1、2日で収まると思っていた旅行客はだんだん焦ってくる。 バルセロナとロンドン間の乗客が1日で500人いるとして、2日で1000人、4日で2000人の乗客が飛行機に乗れずに待機しているのだ。 飛行禁止が解除されたとしても、それだけの人数が飛行機に乗れるまでにはどれだけの日数がかかるのか? 長距離バスでの移動は避けられなくなった。

パリとロンドン間のバスの情報を収集する。 が、ヨーロッパのバスは出発地からのみ、つまり、パリ発のバスはイギリスの会社からは予約できないらしい。 で、パリ発のバスの予約サイトに入る。 まず、言語を選ぶ。 さて、英語・・・っと。端っこのほうは英語だが、予約部分は、

・・・なんで、フランス語なんだ?

もう一度、英語を選ぶ。 さて・・・やっぱりフランス語じゃないかー! 言語を選ぶ意味があるのかー?

出発地、到着地、がフランス語で書いてある。しかたなく、そのままフランス語で半分、内容を推測しながら、予約手続きを進むと・・・ラインが切れる。 もういちど、・・・フリーズする。 フランスのバス会社のXXXX! 

・・・切れそうだったのは、私の頭だ。

親戚の子の携帯電話の電源もクレジットも切れる寸前、私はテキストを送った。

「策は尽くしたが、予約は取れない。 パリでなんとかしなさい。 成功を祈る・・・」

とりあえず、パリからカレーの港までたどり着ければ、フェリーでイギリスに帰国できるとの情報も伝えた。 南フランスではこんな非常事態なのに鉄道スト決行中である。 さすがはフランス人・・・。 
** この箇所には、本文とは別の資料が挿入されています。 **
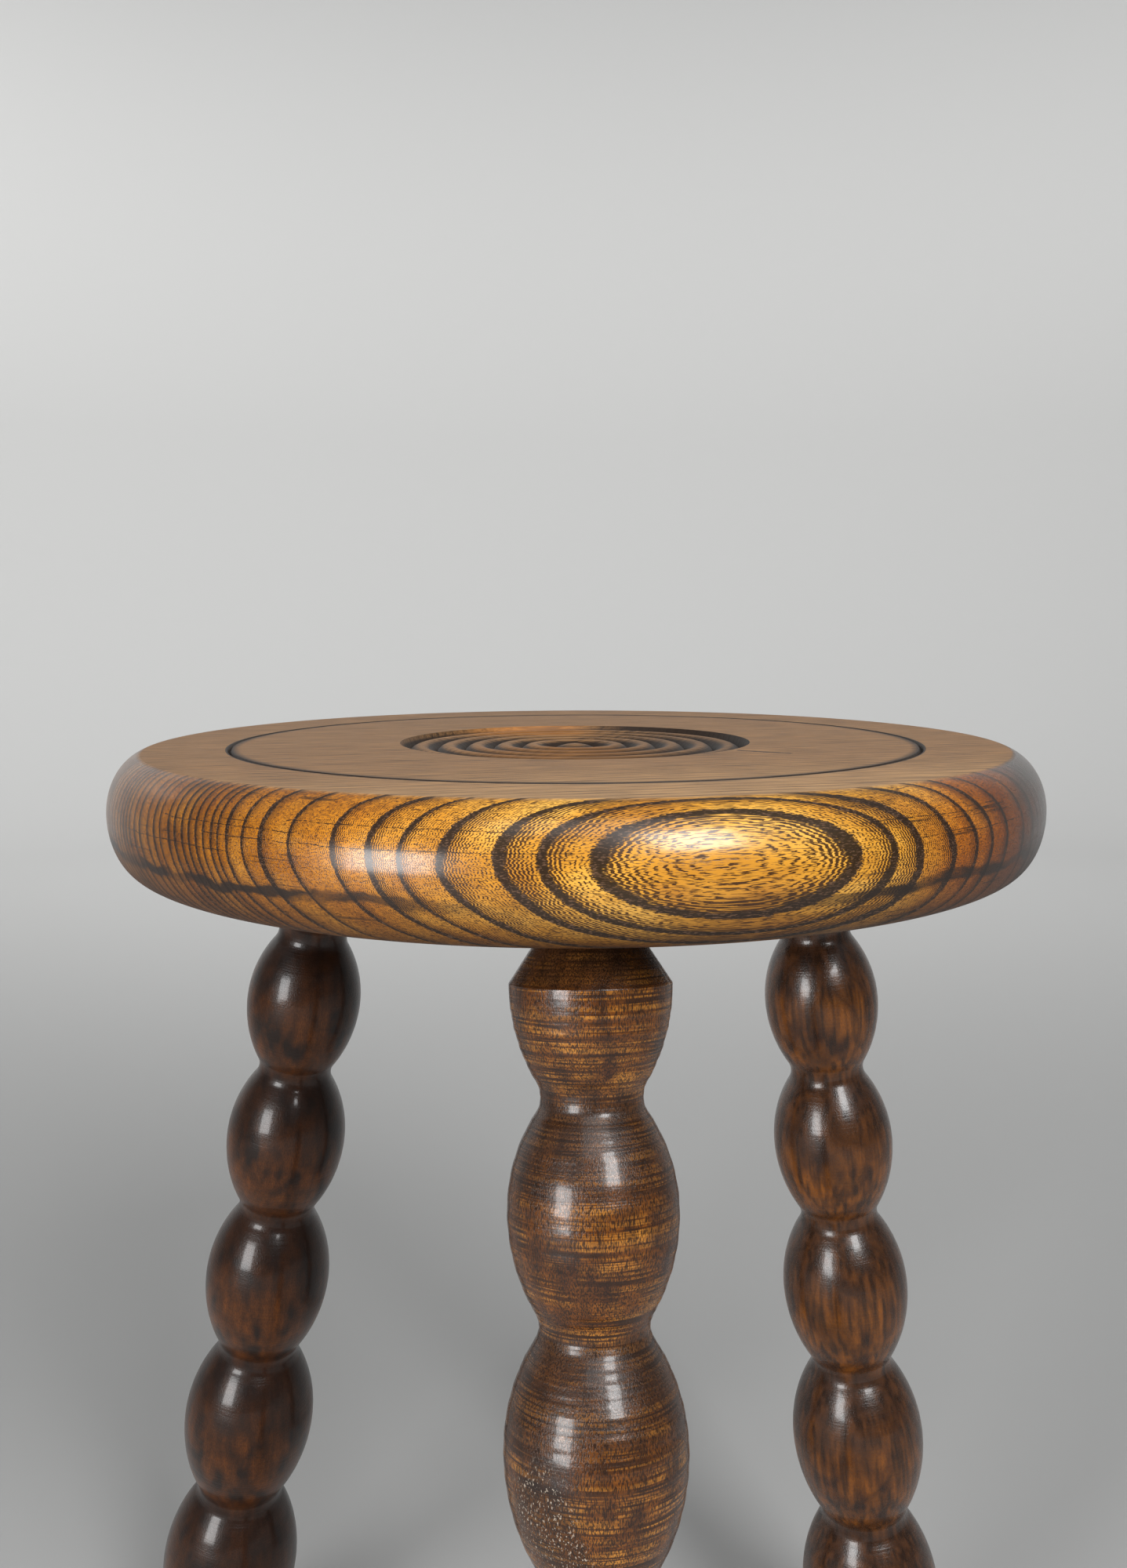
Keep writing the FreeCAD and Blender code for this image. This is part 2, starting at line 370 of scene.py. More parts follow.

このあたりになると、イギリスも海軍の船を出すの出さないのという騒ぎだ。 海軍の船で帰国というのも思い出に残りそうだが、いつになるのかは不明。 待ってはいられない。 イギリスでのサバイバルで一番重要なのは、イギリス人を頼らないということである。信じられるのは自分だけ。 (フランス人はさらに当てにならないが)

ヨーロッパは地続きなのがありがたい。 親戚の子は、バルセロナからバスで15時間かけてパリへ。 次のバスは4日後と聞かされたが、直前でキャンセルが出て、その日の内にロンドンまで、さらに7時間のバスの旅、50ユーロ。 ロンドンまで Xキロの表示が見えたとき、守護霊の姿が浮かび、思わず泣いたらしい。

無事に帰国となったのである。めでたし、めでたし。 さて、・・・これから旅行保険の請求をしなくっちゃ。